── Provided material

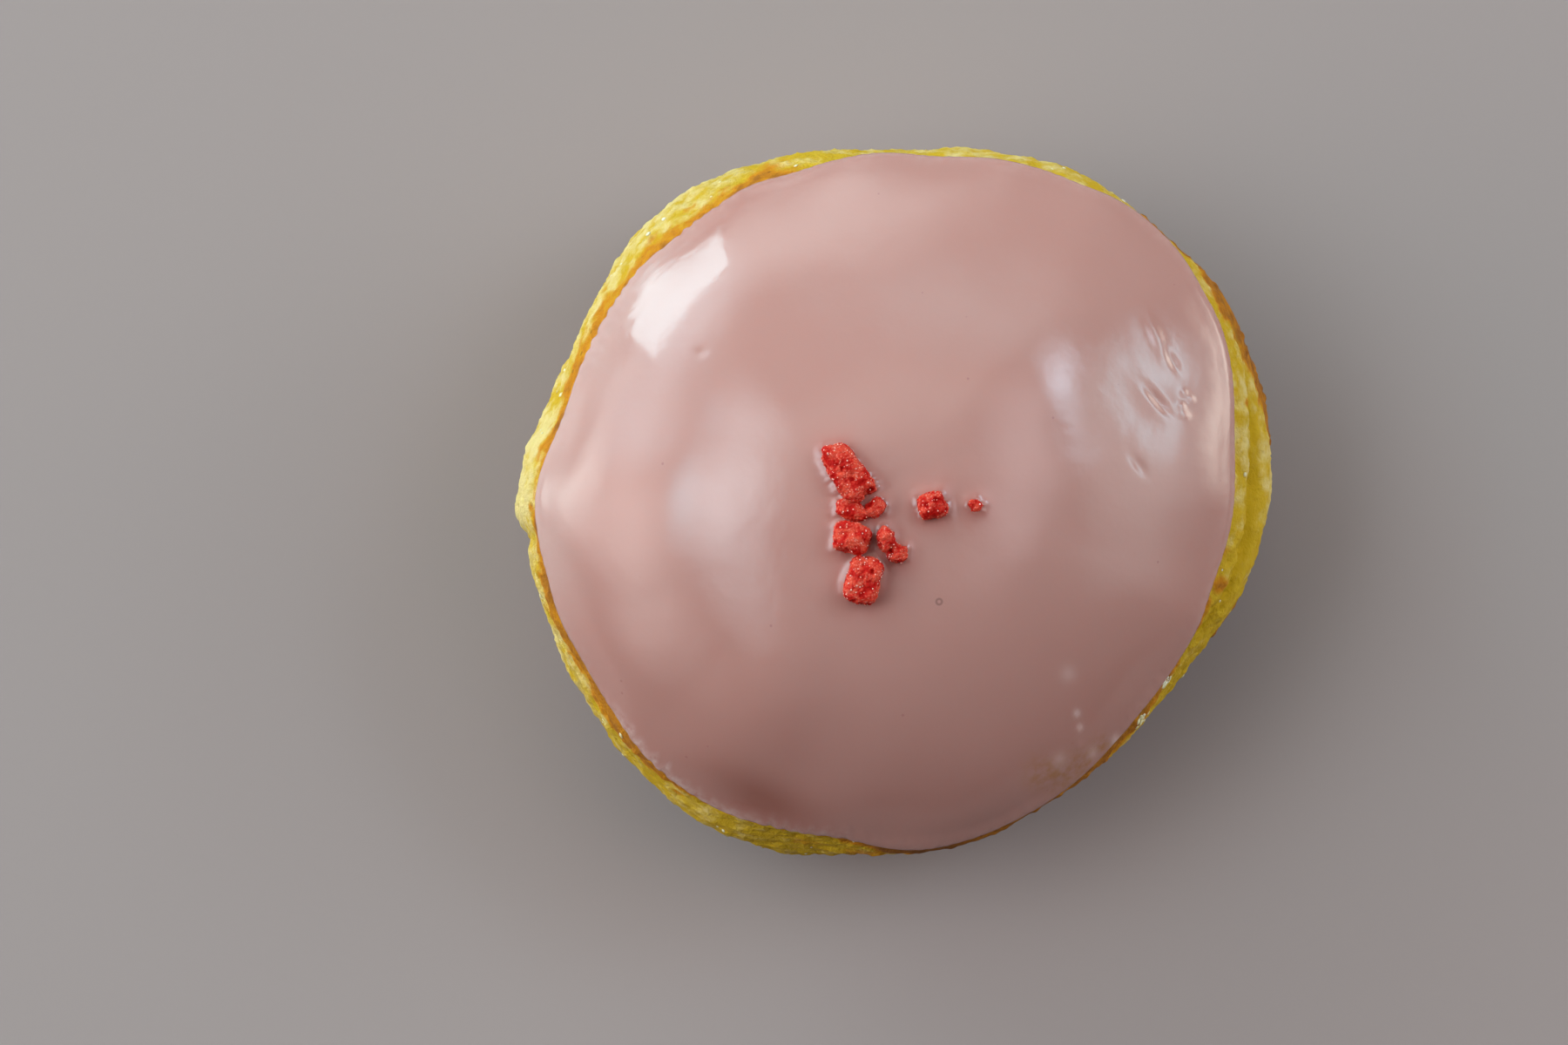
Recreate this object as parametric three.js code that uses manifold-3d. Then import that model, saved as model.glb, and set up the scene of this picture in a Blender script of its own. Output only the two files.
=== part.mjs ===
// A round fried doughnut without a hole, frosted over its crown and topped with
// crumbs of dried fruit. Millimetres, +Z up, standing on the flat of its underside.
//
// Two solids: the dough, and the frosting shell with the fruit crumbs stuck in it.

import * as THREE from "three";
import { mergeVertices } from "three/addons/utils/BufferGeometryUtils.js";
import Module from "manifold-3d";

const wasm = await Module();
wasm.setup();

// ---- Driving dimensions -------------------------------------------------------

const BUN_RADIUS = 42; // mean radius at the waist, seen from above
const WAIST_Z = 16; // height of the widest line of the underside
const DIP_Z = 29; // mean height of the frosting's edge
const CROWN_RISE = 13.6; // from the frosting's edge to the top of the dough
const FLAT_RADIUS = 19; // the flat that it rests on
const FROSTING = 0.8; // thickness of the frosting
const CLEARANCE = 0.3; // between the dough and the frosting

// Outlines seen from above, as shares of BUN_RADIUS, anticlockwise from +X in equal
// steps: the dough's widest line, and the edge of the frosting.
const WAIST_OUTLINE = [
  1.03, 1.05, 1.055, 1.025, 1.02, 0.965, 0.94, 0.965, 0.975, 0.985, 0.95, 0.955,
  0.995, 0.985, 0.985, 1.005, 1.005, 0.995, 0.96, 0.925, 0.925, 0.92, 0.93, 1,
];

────
── Provided material

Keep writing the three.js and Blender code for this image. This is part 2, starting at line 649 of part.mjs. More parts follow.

────
── Provided material

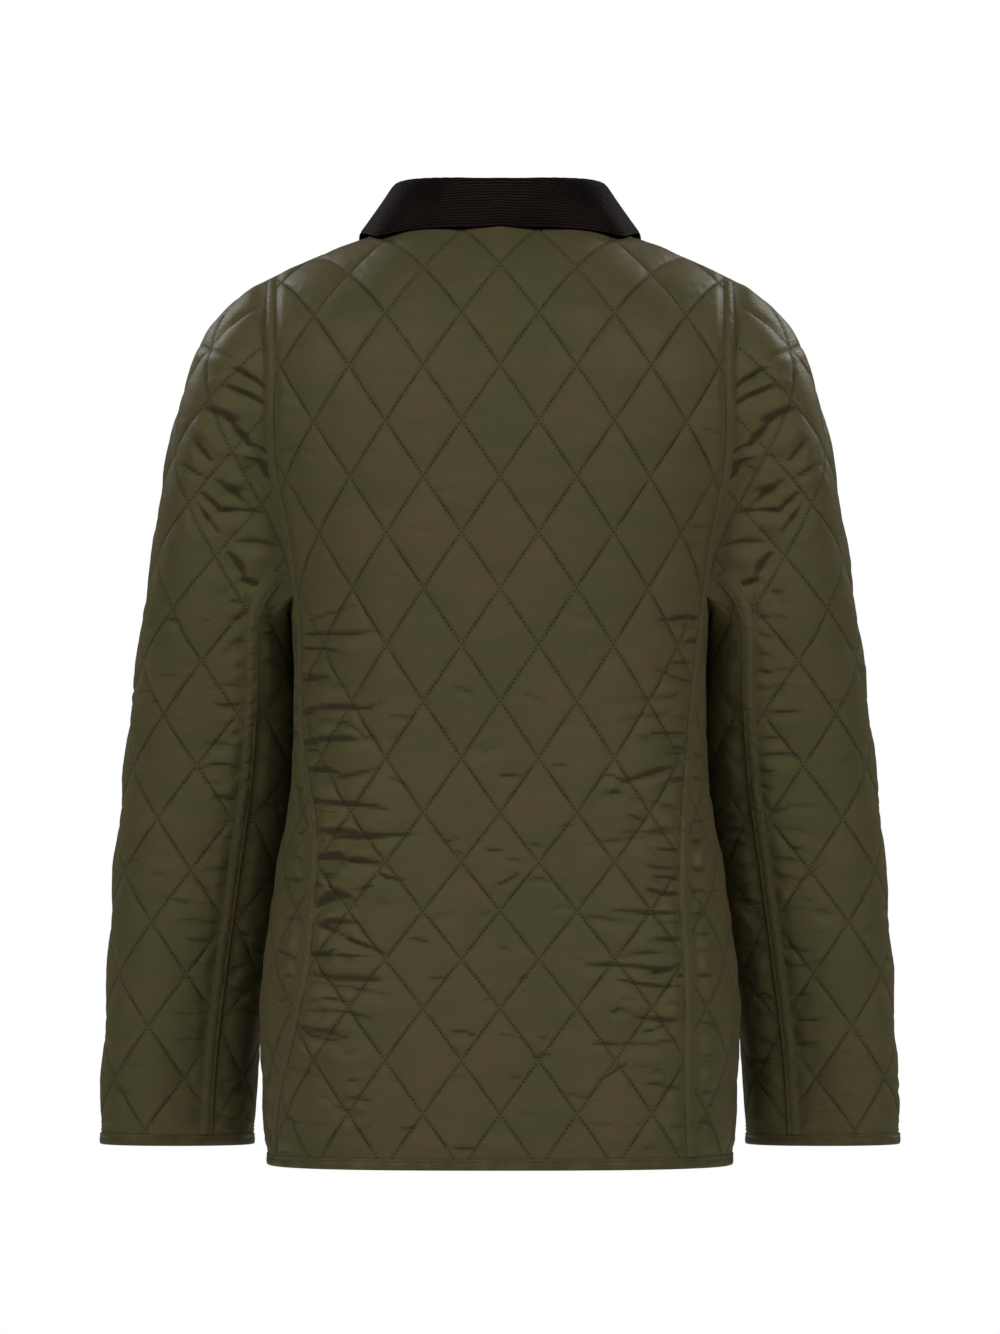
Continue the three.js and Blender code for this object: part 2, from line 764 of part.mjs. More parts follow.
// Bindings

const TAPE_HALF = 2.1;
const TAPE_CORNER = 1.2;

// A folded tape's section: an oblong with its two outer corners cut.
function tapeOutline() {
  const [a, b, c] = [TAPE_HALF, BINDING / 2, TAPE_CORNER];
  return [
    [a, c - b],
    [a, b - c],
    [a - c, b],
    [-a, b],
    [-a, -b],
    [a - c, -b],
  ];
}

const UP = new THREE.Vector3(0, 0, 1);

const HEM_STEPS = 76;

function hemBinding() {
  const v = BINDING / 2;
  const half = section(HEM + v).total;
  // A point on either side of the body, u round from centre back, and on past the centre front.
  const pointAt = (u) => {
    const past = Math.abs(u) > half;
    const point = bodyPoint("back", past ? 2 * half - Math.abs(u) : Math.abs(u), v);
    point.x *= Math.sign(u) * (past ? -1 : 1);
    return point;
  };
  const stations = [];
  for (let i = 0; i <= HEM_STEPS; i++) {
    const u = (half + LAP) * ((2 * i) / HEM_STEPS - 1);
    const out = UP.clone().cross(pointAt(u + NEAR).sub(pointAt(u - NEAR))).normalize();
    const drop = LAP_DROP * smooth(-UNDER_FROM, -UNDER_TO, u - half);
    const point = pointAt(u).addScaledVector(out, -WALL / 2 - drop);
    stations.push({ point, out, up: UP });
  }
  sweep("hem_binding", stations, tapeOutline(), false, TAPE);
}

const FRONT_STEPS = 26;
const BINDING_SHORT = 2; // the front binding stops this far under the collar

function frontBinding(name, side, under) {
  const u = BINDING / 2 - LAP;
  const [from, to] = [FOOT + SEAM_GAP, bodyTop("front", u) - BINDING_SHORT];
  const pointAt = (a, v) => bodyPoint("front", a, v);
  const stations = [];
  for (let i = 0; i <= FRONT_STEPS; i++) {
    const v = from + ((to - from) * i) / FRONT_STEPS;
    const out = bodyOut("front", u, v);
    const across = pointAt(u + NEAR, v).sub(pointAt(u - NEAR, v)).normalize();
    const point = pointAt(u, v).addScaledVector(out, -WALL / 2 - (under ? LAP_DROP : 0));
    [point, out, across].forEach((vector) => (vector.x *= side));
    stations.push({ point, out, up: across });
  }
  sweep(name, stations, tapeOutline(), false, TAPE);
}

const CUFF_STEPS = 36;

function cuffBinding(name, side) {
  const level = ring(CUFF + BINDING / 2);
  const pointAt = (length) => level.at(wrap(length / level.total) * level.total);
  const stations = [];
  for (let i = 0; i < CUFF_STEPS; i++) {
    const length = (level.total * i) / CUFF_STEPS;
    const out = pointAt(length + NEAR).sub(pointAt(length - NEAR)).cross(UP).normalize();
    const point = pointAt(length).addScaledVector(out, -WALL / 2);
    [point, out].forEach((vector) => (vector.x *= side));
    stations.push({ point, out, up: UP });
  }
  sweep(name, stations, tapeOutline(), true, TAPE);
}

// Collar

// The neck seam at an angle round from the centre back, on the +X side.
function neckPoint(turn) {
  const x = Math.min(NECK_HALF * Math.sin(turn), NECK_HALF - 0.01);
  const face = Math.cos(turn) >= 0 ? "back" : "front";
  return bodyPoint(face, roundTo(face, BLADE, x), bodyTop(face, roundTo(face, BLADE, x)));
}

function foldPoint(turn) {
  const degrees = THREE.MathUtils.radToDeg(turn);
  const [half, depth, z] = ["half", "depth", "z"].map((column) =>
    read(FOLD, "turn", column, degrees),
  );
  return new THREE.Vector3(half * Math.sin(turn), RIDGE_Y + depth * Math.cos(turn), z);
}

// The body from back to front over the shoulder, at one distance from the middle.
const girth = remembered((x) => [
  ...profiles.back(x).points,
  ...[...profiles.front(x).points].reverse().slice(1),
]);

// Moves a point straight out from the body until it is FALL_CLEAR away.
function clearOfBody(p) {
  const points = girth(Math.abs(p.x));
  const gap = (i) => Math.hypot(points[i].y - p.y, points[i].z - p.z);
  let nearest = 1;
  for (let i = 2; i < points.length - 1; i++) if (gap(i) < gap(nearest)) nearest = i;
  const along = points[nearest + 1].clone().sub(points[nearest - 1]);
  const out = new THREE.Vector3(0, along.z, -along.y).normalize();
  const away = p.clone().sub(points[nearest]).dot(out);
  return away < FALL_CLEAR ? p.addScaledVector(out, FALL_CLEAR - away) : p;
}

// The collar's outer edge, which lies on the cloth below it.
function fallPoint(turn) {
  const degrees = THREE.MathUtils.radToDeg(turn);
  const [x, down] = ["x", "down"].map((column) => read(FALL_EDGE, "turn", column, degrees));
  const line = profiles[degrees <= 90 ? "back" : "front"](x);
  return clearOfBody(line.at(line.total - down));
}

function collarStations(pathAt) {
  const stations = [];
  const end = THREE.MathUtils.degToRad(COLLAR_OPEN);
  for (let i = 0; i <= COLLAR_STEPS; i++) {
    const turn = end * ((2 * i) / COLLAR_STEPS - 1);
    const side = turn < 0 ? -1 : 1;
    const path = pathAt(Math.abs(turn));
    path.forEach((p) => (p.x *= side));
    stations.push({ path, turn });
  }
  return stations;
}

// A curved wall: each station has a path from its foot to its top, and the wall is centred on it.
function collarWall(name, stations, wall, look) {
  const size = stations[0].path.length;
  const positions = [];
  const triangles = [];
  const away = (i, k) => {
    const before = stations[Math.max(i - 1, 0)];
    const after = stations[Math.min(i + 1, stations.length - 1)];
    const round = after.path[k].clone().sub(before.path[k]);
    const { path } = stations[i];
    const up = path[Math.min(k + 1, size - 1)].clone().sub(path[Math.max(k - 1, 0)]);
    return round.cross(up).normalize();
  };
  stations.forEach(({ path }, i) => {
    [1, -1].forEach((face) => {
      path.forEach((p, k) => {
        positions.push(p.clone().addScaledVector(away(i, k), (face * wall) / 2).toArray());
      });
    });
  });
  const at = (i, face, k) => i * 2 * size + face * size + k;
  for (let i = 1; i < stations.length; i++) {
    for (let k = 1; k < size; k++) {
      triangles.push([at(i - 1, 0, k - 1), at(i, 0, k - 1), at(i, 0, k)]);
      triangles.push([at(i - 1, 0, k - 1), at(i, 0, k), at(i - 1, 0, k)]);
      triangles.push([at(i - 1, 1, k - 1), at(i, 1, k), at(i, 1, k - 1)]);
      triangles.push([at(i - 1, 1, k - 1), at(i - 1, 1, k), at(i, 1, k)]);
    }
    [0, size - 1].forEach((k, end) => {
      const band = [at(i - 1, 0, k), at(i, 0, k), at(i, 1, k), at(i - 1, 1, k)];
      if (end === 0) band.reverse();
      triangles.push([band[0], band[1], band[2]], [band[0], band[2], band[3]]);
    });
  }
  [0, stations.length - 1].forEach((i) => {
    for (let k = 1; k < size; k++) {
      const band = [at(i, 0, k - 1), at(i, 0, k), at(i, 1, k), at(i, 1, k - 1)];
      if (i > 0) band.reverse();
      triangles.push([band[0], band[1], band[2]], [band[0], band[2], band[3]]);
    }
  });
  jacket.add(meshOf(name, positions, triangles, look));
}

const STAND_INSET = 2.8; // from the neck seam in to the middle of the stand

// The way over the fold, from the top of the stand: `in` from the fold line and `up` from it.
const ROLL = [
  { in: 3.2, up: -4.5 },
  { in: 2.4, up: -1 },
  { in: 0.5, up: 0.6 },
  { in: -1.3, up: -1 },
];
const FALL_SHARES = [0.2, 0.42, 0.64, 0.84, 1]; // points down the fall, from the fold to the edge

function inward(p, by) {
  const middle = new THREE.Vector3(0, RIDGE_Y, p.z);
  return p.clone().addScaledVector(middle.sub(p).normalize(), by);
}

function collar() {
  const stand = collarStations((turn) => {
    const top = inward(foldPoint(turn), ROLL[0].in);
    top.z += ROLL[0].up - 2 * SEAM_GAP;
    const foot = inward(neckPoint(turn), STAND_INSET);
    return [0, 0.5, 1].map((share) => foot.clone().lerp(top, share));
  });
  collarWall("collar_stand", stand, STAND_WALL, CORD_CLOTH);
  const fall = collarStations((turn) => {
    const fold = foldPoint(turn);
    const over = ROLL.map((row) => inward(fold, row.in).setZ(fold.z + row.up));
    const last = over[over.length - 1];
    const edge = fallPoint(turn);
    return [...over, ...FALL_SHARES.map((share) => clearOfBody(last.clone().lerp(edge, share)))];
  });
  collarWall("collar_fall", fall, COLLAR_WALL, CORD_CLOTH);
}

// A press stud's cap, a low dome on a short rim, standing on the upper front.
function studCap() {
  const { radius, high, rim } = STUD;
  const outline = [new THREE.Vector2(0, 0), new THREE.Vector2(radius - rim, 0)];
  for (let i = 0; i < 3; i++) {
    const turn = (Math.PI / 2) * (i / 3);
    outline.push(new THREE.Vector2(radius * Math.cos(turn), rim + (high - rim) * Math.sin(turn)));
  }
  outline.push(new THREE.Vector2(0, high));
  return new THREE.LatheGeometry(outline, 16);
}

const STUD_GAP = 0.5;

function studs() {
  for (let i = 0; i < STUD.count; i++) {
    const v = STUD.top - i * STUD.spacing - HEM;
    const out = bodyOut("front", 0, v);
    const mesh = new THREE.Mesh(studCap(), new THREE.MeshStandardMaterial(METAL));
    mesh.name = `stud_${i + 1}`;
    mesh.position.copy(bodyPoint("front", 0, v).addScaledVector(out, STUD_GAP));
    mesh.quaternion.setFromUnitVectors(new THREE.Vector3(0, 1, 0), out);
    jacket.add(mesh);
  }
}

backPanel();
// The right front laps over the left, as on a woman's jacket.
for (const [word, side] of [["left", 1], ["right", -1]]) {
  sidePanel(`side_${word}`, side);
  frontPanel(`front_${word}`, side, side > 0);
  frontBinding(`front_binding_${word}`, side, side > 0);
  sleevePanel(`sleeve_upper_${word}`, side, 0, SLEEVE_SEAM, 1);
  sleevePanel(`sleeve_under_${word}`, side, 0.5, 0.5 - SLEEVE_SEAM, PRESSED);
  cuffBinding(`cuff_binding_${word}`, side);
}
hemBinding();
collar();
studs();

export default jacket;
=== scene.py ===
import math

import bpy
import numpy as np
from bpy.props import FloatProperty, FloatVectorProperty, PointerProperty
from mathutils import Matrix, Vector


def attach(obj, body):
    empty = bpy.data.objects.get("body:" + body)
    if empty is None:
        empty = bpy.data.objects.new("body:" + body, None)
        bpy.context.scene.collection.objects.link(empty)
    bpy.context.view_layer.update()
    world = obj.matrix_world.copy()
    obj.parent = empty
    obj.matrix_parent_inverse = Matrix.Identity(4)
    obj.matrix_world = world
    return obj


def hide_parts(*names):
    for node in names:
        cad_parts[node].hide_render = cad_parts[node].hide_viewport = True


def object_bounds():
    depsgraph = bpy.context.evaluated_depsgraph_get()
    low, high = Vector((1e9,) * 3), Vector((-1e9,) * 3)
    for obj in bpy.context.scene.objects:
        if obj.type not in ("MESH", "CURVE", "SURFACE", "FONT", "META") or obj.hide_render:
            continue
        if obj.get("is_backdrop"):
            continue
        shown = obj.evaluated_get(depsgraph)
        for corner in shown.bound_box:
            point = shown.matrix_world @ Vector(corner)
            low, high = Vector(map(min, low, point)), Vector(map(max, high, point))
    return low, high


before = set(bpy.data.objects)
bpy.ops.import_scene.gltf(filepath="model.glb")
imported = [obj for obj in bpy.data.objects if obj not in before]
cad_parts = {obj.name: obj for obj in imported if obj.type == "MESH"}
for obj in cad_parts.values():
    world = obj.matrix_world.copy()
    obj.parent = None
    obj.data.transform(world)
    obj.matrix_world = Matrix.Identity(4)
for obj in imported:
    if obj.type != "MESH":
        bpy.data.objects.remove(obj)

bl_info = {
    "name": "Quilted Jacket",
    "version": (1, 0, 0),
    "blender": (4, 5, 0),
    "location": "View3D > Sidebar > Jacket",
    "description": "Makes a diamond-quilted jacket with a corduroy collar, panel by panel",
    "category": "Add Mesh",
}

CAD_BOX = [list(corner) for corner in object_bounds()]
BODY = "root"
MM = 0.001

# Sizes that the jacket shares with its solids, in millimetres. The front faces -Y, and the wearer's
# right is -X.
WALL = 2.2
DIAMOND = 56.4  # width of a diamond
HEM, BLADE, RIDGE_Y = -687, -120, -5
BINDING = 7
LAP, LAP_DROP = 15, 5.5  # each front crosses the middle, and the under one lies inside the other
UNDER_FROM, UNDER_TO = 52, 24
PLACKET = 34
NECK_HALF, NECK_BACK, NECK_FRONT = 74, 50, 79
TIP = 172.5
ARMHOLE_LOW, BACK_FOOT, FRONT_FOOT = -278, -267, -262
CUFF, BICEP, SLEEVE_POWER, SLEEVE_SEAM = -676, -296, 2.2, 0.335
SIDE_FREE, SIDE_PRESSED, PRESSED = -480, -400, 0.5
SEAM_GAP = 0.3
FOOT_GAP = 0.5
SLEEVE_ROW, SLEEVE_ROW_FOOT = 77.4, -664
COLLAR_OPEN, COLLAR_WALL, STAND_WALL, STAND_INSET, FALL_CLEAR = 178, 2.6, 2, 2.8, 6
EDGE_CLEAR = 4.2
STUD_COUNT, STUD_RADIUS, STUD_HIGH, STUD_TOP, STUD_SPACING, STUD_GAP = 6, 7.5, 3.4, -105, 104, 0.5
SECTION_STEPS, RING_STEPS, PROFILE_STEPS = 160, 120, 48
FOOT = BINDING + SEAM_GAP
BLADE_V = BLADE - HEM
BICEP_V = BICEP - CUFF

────

What is expected.
The lines to extract from the data above begin with the line containing "backPanel();" and end with the line containing "obj.parent = empty". Extract them exactly, including both.

The answer.
backPanel();
// The right front laps over the left, as on a woman's jacket.
for (const [word, side] of [["left", 1], ["right", -1]]) {
  sidePanel(`side_${word}`, side);
  frontPanel(`front_${word}`, side, side > 0);
  frontBinding(`front_binding_${word}`, side, side > 0);
  sleevePanel(`sleeve_upper_${word}`, side, 0, SLEEVE_SEAM, 1);
  sleevePanel(`sleeve_under_${word}`, side, 0.5, 0.5 - SLEEVE_SEAM, PRESSED);
  cuffBinding(`cuff_binding_${word}`, side);
}
hemBinding();
collar();
studs();

export default jacket;
=== scene.py ===
import math

import bpy
import numpy as np
from bpy.props import FloatProperty, FloatVectorProperty, PointerProperty
from mathutils import Matrix, Vector


def attach(obj, body):
    empty = bpy.data.objects.get("body:" + body)
    if empty is None:
        empty = bpy.data.objects.new("body:" + body, None)
        bpy.context.scene.collection.objects.link(empty)
    bpy.context.view_layer.update()
    world = obj.matrix_world.copy()
    obj.parent = empty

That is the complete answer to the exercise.